-- begin --

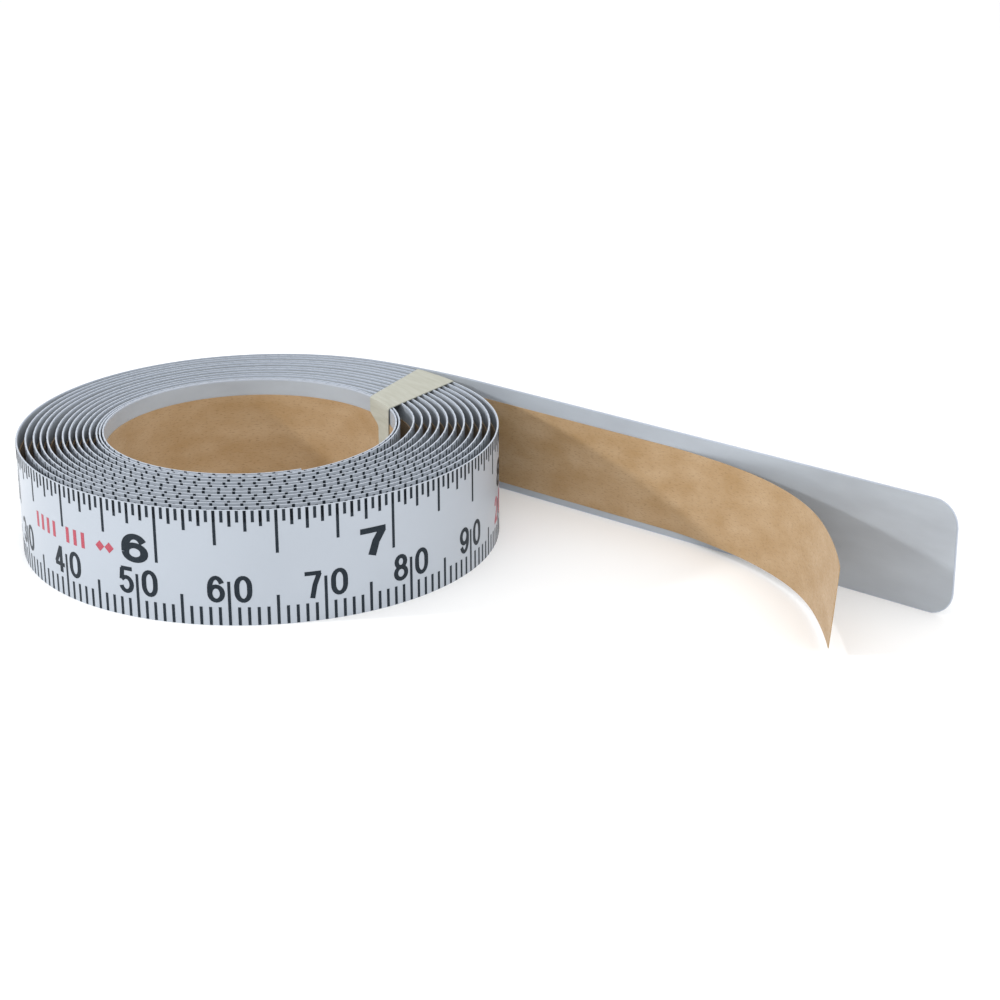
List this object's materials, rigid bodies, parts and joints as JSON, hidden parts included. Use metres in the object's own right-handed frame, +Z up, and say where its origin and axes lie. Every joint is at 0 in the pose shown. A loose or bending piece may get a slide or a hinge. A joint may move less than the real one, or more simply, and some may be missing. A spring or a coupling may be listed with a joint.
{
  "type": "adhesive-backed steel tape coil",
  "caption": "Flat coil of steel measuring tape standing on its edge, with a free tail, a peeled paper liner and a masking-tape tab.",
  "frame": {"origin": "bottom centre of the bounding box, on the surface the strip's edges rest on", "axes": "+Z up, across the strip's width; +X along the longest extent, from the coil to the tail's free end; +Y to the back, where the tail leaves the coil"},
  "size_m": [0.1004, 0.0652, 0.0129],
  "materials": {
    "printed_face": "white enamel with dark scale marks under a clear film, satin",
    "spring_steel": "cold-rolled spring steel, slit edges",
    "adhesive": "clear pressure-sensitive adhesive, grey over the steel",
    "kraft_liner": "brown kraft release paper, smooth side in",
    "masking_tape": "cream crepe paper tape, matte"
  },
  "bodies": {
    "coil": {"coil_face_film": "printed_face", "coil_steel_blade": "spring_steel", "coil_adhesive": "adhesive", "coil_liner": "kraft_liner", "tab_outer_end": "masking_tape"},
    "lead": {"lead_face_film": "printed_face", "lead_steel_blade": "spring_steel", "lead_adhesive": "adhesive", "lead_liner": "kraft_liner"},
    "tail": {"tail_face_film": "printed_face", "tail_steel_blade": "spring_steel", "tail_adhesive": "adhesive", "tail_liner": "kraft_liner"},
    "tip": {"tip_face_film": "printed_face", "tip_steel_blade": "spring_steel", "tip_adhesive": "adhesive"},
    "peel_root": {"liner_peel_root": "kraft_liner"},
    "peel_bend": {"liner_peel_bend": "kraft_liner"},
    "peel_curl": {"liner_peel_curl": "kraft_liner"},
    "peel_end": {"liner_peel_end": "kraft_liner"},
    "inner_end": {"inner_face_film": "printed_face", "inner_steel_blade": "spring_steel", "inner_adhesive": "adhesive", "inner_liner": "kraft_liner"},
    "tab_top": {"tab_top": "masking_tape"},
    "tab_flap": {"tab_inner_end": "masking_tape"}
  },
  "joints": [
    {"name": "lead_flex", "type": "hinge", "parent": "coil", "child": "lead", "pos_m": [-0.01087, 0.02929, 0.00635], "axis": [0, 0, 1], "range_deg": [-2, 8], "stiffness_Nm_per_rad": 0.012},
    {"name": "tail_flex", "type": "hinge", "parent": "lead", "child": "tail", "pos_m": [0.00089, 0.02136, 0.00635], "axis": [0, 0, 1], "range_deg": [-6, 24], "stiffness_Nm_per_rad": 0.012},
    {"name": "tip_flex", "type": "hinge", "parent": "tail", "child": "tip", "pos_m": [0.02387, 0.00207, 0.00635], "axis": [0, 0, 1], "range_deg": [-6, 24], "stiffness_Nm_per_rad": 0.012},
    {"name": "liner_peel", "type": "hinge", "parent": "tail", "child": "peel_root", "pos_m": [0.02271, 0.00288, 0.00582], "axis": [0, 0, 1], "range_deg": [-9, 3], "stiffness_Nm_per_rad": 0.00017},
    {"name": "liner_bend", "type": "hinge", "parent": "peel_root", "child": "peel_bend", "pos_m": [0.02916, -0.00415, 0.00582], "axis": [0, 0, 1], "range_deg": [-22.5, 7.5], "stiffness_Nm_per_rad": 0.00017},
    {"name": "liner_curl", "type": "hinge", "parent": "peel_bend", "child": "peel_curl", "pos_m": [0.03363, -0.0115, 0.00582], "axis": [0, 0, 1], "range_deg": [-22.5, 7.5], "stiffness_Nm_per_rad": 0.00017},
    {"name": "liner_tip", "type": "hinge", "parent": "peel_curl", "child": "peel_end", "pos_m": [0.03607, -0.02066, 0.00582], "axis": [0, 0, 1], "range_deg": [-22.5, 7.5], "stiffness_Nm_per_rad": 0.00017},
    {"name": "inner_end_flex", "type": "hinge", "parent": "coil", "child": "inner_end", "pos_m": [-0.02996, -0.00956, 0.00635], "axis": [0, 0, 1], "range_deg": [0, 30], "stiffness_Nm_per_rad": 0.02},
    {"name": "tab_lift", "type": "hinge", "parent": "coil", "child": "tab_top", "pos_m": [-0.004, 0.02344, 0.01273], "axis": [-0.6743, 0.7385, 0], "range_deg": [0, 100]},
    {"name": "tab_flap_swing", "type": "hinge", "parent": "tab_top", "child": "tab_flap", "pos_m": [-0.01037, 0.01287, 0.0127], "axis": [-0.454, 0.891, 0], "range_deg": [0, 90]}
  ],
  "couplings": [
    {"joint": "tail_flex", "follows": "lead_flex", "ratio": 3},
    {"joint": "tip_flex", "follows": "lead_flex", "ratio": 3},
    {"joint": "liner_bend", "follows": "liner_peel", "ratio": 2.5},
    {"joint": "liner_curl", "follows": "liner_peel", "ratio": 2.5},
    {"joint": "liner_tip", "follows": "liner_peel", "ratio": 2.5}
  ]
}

-- end --

## [Instructions to follow]
Go through the listing above and list every line that has the word "frame".

## [Task response]
List this object's materials, rigid bodies, parts and joints as JSON, hidden parts included. Use metres in the object's own right-handed frame, +Z up, and say where its origin and axes lie. Every joint is at 0 in the pose shown. A loose or bending piece may get a slide or a hinge. A joint may move less than the real one, or more simply, and some may be missing. A spring or a coupling may be listed with a joint.
  "frame": {"origin": "bottom centre of the bounding box, on the surface the strip's edges rest on", "axes": "+Z up, across the strip's width; +X along the longest extent, from the coil to the tail's free end; +Y to the back, where the tail leaves the coil"},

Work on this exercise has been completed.